The magnetosheath is oftentimes permeated by high-speed plasma jets. These jets are localized plasma structures featuring strong enhancements in dynamic pressure. In the subsolar magnetosheath, their velocities are found to be almost always super-Alfvénic, sometimes even super-magnetosonic, and their total pressure in anti-sunward direction is found to be twice as large, on average, in comparison to the ambient plasma [1]. Hence, jets can develop secondary shocks as they approach the magnetopause, stir plasma, and modify magnetic fields in the magnetosheath [2,3]. They can also cause severe boundary indentations when impacting the magnetopause. Their importance with respect to inner-magnetospheric effects is exacerbated by the fact that large scale, geoeffective jets (with cross-sectional diameters larger than 2 Earth radii) hit the magnetopause every couple of minutes under favorable quasi-radial interplanetary magnetic field (IMF) conditions [4]. Under these conditions, the quasi-parallel shock and the magnetically connected upstream foreshock region are both located in the subsolar region. The quasi-parallel shock is defined by low angles between the upstream magnetic field and the local bow shock normal; it is continuously formed and reformed by upstream foreshock structures and can be regarded as patchy and rippled. Most jets are consistent with being formed at bow shock ripples [5]. A minority fraction of jets is found to be related to IMF discontinuities [6].
Jets should be universally occurring downstream of collisionless shocks. Favorable conditions in the form of strong shocks and large system sizes are found at Jupiter and Saturn, whereas quasi-radial IMF conditions are much more prevalent closer to the Sun, i.e. at Mercury. There, the small magnetospheric system size seems to prevent strong rippling of the bow shock surface. Nevertheless, transient enhancements in dynamic pressure may still enter the magnetosheath in the form of solar wind magnetic holes. These are localized magnetic depressions, pressure-balanced by increases in density. Magnetic holes are close relatives of shock-generated jets and may provide for similarly strong effects to environments that are not propitious for local jet generation [7].

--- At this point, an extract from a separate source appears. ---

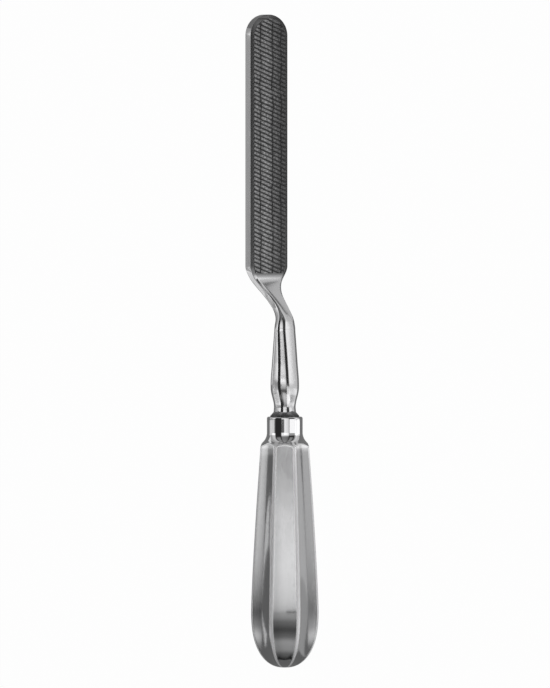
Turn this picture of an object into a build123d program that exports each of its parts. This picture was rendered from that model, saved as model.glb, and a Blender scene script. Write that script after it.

[1] Plaschke et al., Ann. Geophys., 31, 1877-1889, doi:10.5194/angeo-31-1877-2013, 2013.
[2] Plaschke and Hietala, Ann. Geophys., 36, 695-703, doi:10.5194/angeo-36-695-2018, 2018.
[3] Plaschke et al., Ann. Geophys., 38, 287-296, doi:10.5194/angeo-38-287-2020, 2020.
[4] Plaschke et al., J. Geophys. Res., 121, 3240-3253, doi:10.1002/2016JA022534, 2016.
[5] Hietala and Plaschke, J. Geophys. Res., 118, 7237-7245, doi:10.1002/2013JA019172, 2013.
[6] Plaschke et al., J. Geophys. Res., 122, 10, 10157-10175, doi:10.1002/2017JA024471, 2017.
[7] Plaschke et al., Astron. Astrophys., 618, A114, doi:10.1051/0004-6361/2018333300, 2018.